The default report, among other benefits, lends itself more to further processing, as part of a ci/cd pipeline. codecov.io won't accept this output. I ask myself what more they could do for it. Simply add coverage xml or coverage json to generate compatible output.

Branch coverage

So far, we've sought only to extend coverage to as many lines of code as possible. There's another measurement that is sometimes employed, branch coverage.

Typically, we'd mock the return from a function to exercise lines of code in a branch of a function. What if a function runs code conditionally but otherwise does nothing? For complete coverage, we might not care to test that lines don't get run. Unit testing can be seen as unproductive use of developer time. A thorough test would mock everything inside a function and assert that the calls made were those expected. Repetitive, tedious stuff.

A better way of ensuring empty branches are hit, without testing the lines in their alternatives weren't exercised, is branch coverage.

For example:

def foobar():    
    if get_bytes_used("cached_calcs") < 1_000_000:
        cache_calculations()

I don't know anyone who uses branch coverage, but it is mentioned in literature, and it can be hard to think of a use for it. Which is why I added this sub-section.

Conclusion

Learn unittest first. Then pytest. I see nose and tox used increasingly, but once you know two, the transition should be easy.
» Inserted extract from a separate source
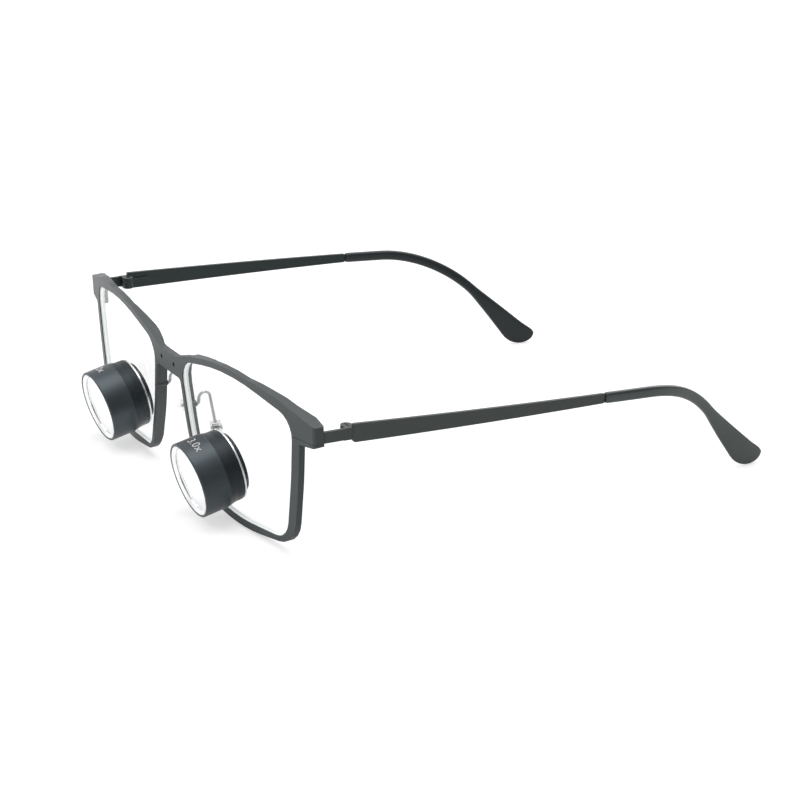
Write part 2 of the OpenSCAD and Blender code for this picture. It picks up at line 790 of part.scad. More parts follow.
module pad_screw() {
    half = lug_w / 2 + slip + box_wall;
    color(silver) on_pad() translate([pad_axis_out, 0, 0]) rotate([-90, 0, 0]) difference() {
        union() {
            translate([0, 0, -half]) cylinder(r = pad_screw_r, h = 2 * half, $fn = 32);
            translate([0, 0, half]) cylinder(r = 2 * pad_screw_r, h = 0.45, $fn = 32);
        }
        translate([-1, -0.1, half + 0.25]) cube([2, 0.2, 1]);
    }
}

core_plate = 0.7;
module core_blank(gap) {
    translate([-core_plate / 2 - gap, 0, 0]) rotate([0, 90, 0]) linear_extrude(core_plate + 2 * gap)
        polygon(rounded([
            [-pad_h * 0.32 - gap, -pad_w * 0.22 - gap, 1.2], [pad_h * 0.32 + gap, -pad_w * 0.22 - gap, 1.2],
            [pad_h * 0.32 + gap, pad_w * 0.22 + gap, 1.2], [-pad_h * 0.32 - gap, pad_w * 0.22 + gap, 1.2]
        ]));
    translate([0, -lug_w / 2 - gap, -0.6 - gap]) cube([pad_axis_out, lug_w + 2 * gap, 1.2 + 2 * gap]);
}

module pad_core() {
    color(pad_clear) on_pad() difference() {
        union() {
            core_blank(0);
            translate([pad_axis_out, lug_w / 2, 0]) rotate([90, 0, 0]) cylinder(r = lug_r, h = lug_w, $fn = 48);
        }
        translate([pad_axis_out, 2, 0]) rotate([90, 0, 0]) cylinder(r = pad_screw_r + fit, h = 4, $fn = 32);
    }
}

module nose_pad() {
    face = 0.55;
    face_r = (pow(pad_h / 2, 2) + pow(pad_t / 2 - face, 2)) / (2 * (pad_t / 2 - face));
    color(pad_clear) on_pad() difference() {
        intersection() {
            translate([-pad_t, 0, 0]) rotate([0, 90, 0]) linear_extrude(2 * pad_t) polygon(rounded([
                [-pad_h / 2, -pad_w * 0.36, 2.6], [pad_h * 0.05, -pad_w / 2, 14], [pad_h / 2, -pad_w / 2, 3.6],
                [pad_h / 2, pad_w / 2, 3.6], [pad_h * 0.05, pad_w / 2, 14], [-pad_h / 2, pad_w * 0.36, 2.6]
            ]));
            translate([face_r - pad_t / 2, 0, 0]) sphere(r = face_r, $fn = 240);
            translate([pad_t / 2 - face_r, 0, 0]) sphere(r = face_r, $fn = 240);
        }
        core_blank(seat);
    }
}

// Hinges, about the upright screw axis

module knuckle(low, high) {
    translate([0, 0, low]) cylinder(r = knuckle_r, h = high - low);
}

module hinge_lug() {
    low = -hinge_h / 2;
    web_at = -1.3;
    web_t = 0.65;
    cheek_len = 2.4;
    color(temple_grey) {
        difference() {
            union() {
                placed() translate([plate_in, block_rear_y - 1, hinge_z - neck_h / 2])
                    cube([temple_t, neck_len + 1 - slip, neck_h]);
                on_hinge() for (z = [low, -low - outer_knuckle_h]) {
                    knuckle(z, z + outer_knuckle_h);
                    translate([0, web_at, z]) cube([plate_in - hinge_x + 0.3, web_t, outer_knuckle_h]);
                }
                placed() translate([plate_in, temple_y - slip - cheek_len, hinge_z + low])
                    cube([temple_t, cheek_len, hinge_h]);
            }
            leaning() translate([block_x - 10, 0, block_bottom - 3]) cube([20, block_rear, block_h + 6]);
            on_hinge() {
                translate([0, 0, low - 1]) cylinder(r = hinge_screw_r + seat, h = hinge_h + 2);
                translate([0, 0, -low - hinge_head_h]) cylinder(r = hinge_head_r + seat, h = 1);
            }
        }
        tenon(0);
    }
}

module hinge_screw() {
    low = -hinge_h / 2;
    color(temple_grey) on_hinge() difference() {
        union() {
            translate([0, 0, low]) cylinder(r = hinge_screw_r, h = hinge_h - 0.1);
            translate([0, 0, -low - hinge_head_h + seat]) cylinder(r = hinge_head_r, h = hinge_head_h - seat);
        }
        translate([-3, -0.15, -low - 0.22]) cube([6, 0.3, 1]);
    }
}

// The curved slab behind the temple's outer face, seen from above
module bow_slab(at, depth) {
    translate([bow_x, bow_y, -20]) difference() {
        cylinder(r = bow_r - at, h = 100, $fn = long_fn * 2);
        translate([0, 0, -1]) cylinder(r = bow_r - at - depth, h = 102, $fn = long_fn * 2);
    }
}

module hinge_leaf() {
    half = hinge_h / 2 - outer_knuckle_h - fit;
    web_at = 0.65;
    color(temple_grey) difference() {
        union() {
            on_hinge() {
                knuckle(-half, half);
                translate([0, web_at, -half]) cube([plate_in - hinge_x - 0.2, 0.65, 2 * half]);
            }
            placed() intersection() {
                translate([plate_in - 3, temple_y + slip, hinge_z - half]) cube([6, leaf_len, 2 * half]);
                bow_slab(temple_t, 0.6);
            }
        }
        on_hinge() translate([0, 0, -5]) cylinder(r = hinge_screw_r + fit, h = 10);
    }
}

// Temples

module temple() {
    rear = tip_start;
    color(temple_grey) placed() {
        intersection() {
            translate([plate_in - 8, 0, 0]) rotate([90, 0, 90]) linear_extrude(20) polygon(rounded([
                [temple_y, hinge_z - temple_h_front / 2, 0.7], [rear[0], rear[1] - temple_h_rear / 2, 0.2],
                [rear[0], rear[1] + temple_h_rear / 2, 0.2], [temple_y, hinge_z + temple_h_front / 2, 0.3]
            ]));
            bow_slab(0, temple_t);
        }
        solid_rings([
            for (i = [0:core_rings])
                tip_ring(core_start + (core_len - core_start) * i / core_rings, core_h / 2, core_t / 2)
        ]);
    }
}

module temple_tip() {
    slot_len = core_len + 0.3;
    color(tip_grey) placed() hollow_rings(
        [for (s = tip_stations) tip_ring(s, tip_half_h(s), tip_half_t(s))],
        [
            for (i = [0:core_rings])
                tip_ring(tip_gap + (slot_len - tip_gap) * i / core_rings, core_h / 2 + slip, core_t / 2 + slip)
        ]
    );
}

front_frame();
carrier_lens();  // left_carrier_lens
mirrored() carrier_lens();  // right_carrier_lens
rim_screw();  // left_rim_screw
mirrored() rim_screw();  // right_rim_screw
objective_housing();  // left_objective_housing
mirrored() objective_housing();  // right_objective_housing
front_ring();  // left_front_ring
mirrored() front_ring();  // right_front_ring
objective_crown();  // left_objective_crown
mirrored() objective_crown();  // right_objective_crown
objective_flint();  // left_objective_flint
mirrored() objective_flint();  // right_objective_flint
spacer_tube();  // left_spacer_tube
mirrored() spacer_tube();  // right_spacer_tube
seat_ring();  // left_seat_ring
mirrored() seat_ring();  // right_seat_ring
eyepiece_housing();  // left_eyepiece_housing
mirrored() eyepiece_housing();  // right_eyepiece_housing
eyepiece_lens();  // left_eyepiece_lens
mirrored() eyepiece_lens();  // right_eyepiece_lens
eyepiece_ring();  // left_eyepiece_ring
mirrored() eyepiece_ring();  // right_eyepiece_ring
pad_arm();  // left_pad_arm
mirrored() pad_arm();  // right_pad_arm
pad_box();  // left_pad_box
mirrored() pad_box();  // right_pad_box
pad_screw();  // left_pad_screw
mirrored() pad_screw();  // right_pad_screw
pad_core();  // left_pad_core
mirrored() pad_core();  // right_pad_core
nose_pad();  // left_nose_pad
mirrored() nose_pad();  // right_nose_pad
hinge_lug();  // left_hinge_lug
mirrored() hinge_lug();  // right_hinge_lug
hinge_screw();  // left_hinge_screw
mirrored() hinge_screw();  // right_hinge_screw
hinge_leaf();  // left_hinge_leaf
mirrored() hinge_leaf();  // right_hinge_leaf
temple();  // left_temple
mirrored() temple();  // right_temple
temple_tip();  // left_temple_tip
mirrored() temple_tip();  // right_temple_tip
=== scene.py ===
import math

import bpy
from mathutils import Matrix, Vector


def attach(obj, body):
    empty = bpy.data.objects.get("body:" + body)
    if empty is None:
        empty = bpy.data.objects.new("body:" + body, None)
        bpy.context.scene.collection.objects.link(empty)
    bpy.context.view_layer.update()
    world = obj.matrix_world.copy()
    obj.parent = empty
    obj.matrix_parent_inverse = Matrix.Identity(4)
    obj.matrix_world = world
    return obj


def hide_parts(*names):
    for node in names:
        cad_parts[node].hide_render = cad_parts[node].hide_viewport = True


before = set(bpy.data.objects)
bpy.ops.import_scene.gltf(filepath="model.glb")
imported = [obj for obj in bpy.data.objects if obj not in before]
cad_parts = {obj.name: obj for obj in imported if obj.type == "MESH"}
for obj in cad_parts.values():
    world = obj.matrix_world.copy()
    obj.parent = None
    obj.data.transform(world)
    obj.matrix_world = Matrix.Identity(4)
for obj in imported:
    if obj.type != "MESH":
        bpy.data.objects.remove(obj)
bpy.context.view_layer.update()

MM = 0.001
SIDES = {"left": 1, "right": -1}

# The photograph's camera as fitted to the loupes, in degrees and metres. The offset moves it
# sideways and up from its line of aim
CAMERA_AZIMUTH = 59.494
CAMERA_ELEVATION = 19.919
CAMERA_ROLL = 2.011
CAMERA_DISTANCE = 0.595935
CAMERA_AIM = Vector((0, -0.01493, 0.014615))
CAMERA_OFFSET = (0.011932, -0.000774)
CAMERA_NEAREST = 0.01
FOCAL_PIXELS = 2131.196
PHOTO_PIXELS = 800
SENSOR = 36.0

# Telescopes: the point where the left one's axis passes the objective housing's rear edge, how
# far it turns down and inwards, the housing's radius, and its length behind the straight part
SCOPE_X = 30.1 * MM
SCOPE_Y = -69.3095 * MM
SCOPE_Z = 14.5115 * MM
SCOPE_DECLINATION = math.radians(14.2)
SCOPE_CONVERGENCE = math.radians(0.4)
SCOPE_R = 10.1 * MM
SCOPE_REAR = 4.3 * MM

# The axis for coordinates that have lost their signs, so that one finish serves both sides, the
# place on it where the straight part ends, and the blur of the painted shade that starts there
SCOPE_AXIS = Vector((
    -math.sin(SCOPE_CONVERGENCE) * math.cos(SCOPE_DECLINATION),
    math.cos(SCOPE_DECLINATION),
    -math.sin(SCOPE_DECLINATION),
))
TAPER_EDGE = Vector((SCOPE_X, -SCOPE_Y, SCOPE_Z)).dot(SCOPE_AXIS) + SCOPE_REAR
TAPER_EDGE_BLUR = 0.15 * MM

# Power mark: its height, its distance in front of the rear edge, its place round the housing
# from the wearer's left, half its thickness, and the width of the strips that let it bend
MARK = "3.0x"
MARK_HEIGHT = 2.2 * MM
MARK_STATION = 8.7 * MM
MARK_ANGLE = math.radians(80)
MARK_HALF = 0.02 * MM
MARK_STRIP = 0.25 * MM
MARK_SPACING = 1.08
FIGURE_SHARE = 0.7  # a figure's height, as a share of the font's size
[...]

Use coverage, get a badge. If you don't have any users, make a robot (automated tests) and the users will come, or at least not be disgusted by your dog food.

Unit testing is fundamental to a test strategy. It may not be easy at first but develops skills transferable to the other tests in the hierarchy. Testing can seem unglamorous and unproductive. Get over this and learn to write tests well. You will spend less time re-writing them and developers will spend less time correcting bugs that slip through the code integration process.